Trials and Tribulations
In the case of the Reflex shock, the concept was a patented new valve design by Karl Kazmirski, manager Adjustable Damping and Springs, and senior technician Charles Tyrell. Core Engineering began working on his idea in Spring 1997. They built take-apart shocks with standard components and machined prototype valves in the on-site machine shop. These prototypes were tuned on a shock dynamometer and then given the all-important vehicle dynamics test to determine if the difference could be felt. (Tenneco has its own in-house training program for its ride engineers to develop sensitivity to vehicle dynamics.)

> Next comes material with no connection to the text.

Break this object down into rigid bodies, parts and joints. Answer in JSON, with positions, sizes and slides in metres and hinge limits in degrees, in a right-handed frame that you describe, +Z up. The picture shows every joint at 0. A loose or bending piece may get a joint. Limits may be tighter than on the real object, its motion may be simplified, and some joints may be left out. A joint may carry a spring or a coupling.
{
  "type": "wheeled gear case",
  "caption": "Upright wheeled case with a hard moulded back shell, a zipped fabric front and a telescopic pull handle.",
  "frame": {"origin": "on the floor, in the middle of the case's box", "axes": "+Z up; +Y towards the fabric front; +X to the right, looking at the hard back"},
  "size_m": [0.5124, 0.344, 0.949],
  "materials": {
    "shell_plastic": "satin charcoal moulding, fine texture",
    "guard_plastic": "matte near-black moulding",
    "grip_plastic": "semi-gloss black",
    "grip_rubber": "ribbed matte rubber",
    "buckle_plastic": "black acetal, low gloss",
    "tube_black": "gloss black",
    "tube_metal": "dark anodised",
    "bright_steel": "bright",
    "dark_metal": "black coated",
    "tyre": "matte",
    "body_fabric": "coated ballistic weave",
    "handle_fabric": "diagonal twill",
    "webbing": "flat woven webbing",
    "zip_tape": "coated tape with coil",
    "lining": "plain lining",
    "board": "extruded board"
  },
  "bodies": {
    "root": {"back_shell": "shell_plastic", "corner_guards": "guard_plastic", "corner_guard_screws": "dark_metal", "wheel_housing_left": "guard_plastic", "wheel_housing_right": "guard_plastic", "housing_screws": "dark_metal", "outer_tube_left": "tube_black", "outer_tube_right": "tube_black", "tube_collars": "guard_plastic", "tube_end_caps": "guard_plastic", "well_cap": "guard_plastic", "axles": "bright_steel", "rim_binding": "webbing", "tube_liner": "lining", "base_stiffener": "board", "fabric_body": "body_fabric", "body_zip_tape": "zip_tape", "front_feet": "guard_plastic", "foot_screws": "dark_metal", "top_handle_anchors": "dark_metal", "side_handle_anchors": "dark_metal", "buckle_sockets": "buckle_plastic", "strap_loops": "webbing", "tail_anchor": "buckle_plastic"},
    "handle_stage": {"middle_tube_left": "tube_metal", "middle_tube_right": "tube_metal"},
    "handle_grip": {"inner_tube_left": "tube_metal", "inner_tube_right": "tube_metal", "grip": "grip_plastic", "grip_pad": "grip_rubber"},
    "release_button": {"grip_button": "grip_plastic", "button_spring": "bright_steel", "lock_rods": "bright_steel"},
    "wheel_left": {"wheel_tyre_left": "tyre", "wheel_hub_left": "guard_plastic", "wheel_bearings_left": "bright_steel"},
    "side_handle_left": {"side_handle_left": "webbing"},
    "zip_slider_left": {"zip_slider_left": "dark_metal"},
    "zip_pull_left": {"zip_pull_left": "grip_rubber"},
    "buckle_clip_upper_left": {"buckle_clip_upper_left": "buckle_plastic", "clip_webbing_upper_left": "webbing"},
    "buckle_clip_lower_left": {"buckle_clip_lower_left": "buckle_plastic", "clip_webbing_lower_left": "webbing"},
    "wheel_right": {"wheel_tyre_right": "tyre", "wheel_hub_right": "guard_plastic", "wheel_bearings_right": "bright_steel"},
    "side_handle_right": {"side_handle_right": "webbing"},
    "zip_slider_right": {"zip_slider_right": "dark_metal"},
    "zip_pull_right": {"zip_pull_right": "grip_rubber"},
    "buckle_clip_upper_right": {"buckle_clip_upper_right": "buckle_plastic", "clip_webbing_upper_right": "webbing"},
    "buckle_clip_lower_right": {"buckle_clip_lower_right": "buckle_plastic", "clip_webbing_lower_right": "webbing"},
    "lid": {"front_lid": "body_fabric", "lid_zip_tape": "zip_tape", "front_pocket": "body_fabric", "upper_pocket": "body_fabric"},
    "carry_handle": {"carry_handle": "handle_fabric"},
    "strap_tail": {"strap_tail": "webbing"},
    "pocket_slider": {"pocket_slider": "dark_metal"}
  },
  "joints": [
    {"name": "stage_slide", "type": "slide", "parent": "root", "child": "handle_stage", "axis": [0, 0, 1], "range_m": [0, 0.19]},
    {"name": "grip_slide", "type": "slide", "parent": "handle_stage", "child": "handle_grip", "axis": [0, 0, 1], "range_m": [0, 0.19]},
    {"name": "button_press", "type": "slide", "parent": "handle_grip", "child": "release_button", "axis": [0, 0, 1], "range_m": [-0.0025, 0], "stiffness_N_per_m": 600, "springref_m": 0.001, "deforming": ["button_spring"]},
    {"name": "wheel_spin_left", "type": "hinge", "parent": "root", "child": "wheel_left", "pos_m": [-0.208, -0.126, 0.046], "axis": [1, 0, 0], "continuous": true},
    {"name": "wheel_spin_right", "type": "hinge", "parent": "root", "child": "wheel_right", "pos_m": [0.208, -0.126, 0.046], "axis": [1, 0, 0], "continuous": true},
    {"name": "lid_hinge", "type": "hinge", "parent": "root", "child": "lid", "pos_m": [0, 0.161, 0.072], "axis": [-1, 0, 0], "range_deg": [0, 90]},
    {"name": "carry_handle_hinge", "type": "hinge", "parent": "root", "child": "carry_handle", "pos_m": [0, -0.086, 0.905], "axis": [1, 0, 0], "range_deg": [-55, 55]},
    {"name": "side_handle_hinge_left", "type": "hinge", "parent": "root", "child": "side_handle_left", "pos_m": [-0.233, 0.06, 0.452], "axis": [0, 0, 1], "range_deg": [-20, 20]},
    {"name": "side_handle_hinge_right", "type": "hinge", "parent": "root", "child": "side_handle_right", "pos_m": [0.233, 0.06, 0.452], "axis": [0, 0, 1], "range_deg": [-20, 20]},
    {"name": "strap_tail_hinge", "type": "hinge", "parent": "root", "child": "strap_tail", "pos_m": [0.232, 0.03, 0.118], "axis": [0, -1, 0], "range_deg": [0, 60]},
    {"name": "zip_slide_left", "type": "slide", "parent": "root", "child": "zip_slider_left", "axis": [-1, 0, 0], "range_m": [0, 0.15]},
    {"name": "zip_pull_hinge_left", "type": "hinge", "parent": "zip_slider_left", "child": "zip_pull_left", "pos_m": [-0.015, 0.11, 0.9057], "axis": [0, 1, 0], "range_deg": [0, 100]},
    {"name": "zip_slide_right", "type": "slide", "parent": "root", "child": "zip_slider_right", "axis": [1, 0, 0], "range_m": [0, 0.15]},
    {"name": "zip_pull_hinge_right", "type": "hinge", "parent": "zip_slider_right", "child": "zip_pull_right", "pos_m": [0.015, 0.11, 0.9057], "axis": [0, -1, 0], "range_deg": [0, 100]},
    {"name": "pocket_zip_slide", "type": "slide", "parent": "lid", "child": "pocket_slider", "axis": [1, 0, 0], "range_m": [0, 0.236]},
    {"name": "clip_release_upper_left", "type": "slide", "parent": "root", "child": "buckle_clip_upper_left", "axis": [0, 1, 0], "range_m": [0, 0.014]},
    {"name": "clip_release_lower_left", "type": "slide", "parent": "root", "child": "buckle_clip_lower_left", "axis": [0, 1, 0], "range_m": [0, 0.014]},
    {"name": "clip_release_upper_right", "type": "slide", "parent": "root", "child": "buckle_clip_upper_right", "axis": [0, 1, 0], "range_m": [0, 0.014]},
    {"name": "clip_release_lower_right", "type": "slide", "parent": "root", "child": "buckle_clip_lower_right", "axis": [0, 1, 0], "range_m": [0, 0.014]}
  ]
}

Once this test was passed, Aftermarket Engineering became involved with the project and engineers from all disciplines began six months of design iterations. Over 500 prototypes were built, taking into account such issues as manufacturability, assembly, materials and durability. Of important note here is that engineers at Tenneco change disciplines regularly to broaden their backgrounds.
In what was perhaps the greatest engineering trial for the technology, it was decided that the valve design would go into limited production. In addition to its Monroe brand, Tenneco also sells high performance truck shocks under the "Rancho" name. In Fall 1998, the Reflex valve actually made its debut in the Rancho RSX-Reflex shock. Since they would be produced in much smaller volumes than the full Monroe Reflex line, this gave the engineering team the chance to pilot the manufacturing process. All the manufacturing issues were thereby solved before gearing up for larger production volumes. Tenneco's Cozad, NE, plant was chosen for the pilot because it was already producing light truck shocks. Given that almost every light truck shock uses the same 1 3/8-inch bore, it was possible to use common tooling, thereby saving time and money.

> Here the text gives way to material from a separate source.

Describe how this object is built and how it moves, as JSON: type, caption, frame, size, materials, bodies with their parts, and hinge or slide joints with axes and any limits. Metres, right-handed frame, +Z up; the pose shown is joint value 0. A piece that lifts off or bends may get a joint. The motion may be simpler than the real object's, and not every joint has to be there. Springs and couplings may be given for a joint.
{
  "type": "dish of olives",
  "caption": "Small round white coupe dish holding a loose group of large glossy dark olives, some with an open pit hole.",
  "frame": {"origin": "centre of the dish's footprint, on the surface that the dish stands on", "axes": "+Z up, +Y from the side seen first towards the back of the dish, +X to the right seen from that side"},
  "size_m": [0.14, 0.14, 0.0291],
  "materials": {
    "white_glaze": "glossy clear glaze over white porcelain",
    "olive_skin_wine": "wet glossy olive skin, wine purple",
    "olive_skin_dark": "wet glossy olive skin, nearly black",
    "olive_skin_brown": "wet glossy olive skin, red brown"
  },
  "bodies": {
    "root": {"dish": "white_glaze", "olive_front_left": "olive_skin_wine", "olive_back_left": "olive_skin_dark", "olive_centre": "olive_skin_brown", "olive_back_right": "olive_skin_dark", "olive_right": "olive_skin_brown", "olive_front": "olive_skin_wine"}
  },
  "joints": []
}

Materials technology was also an important part of the development process. Rather than using a chrome-plated piston rod as they did in the Rancho shock, Tenneco engineers chose to nitro-carbonize the rod for the Monroe model. This process gives the rod a greater corrosion resistance, as well as being more environmentally sound. The valve itself is made from powdered metal and Tenneco employs its proprietary "Fluon" (a fiberglass-Teflon material) band around the piston.
Reflex shocks are twin-tube, nitrogen-charged hydraulic shock absorbers. This, in itself, is not really different than most shocks on production vehicles. However, Reflex shocks have a much stiffer compression resistance, giving a firmer ride, which is ideal for good handling. The caveat with this setup is usually that stiff shocks make for a harsh ride on rough roads. Given that Reflex shocks were originally developed for light trucks, this would appear to be a great contradiction of purpose. Welcome to the challenge faced by most ride-control engineers. How do you combine sports car handling with luxury car comfort? Even worse, how do you do this for a truck?
The solution is a new valve in the Reflex shock that opens and closes by way of a small spring. Under smooth-road driving (which mainly generates cornering and braking loads on the shock), the valve stays closed, keeping the shock stiff, which controls body roll and pitch. But when the vehicle hits a bump, the high compression force on the shock (above 1.5 g) causes the spring to compress, opening the valve in 15 milliseconds and providing more oil flow for a lower resistance. The once-stiff shock becomes much softer, hence the elusive comfortable ride.
As further evidence of the usefulness of this new shock design, Nissan is using the technology in the redesigned 2000 Altima. Tenneco also plans to introduce a passenger-car line of Reflex shocks next year.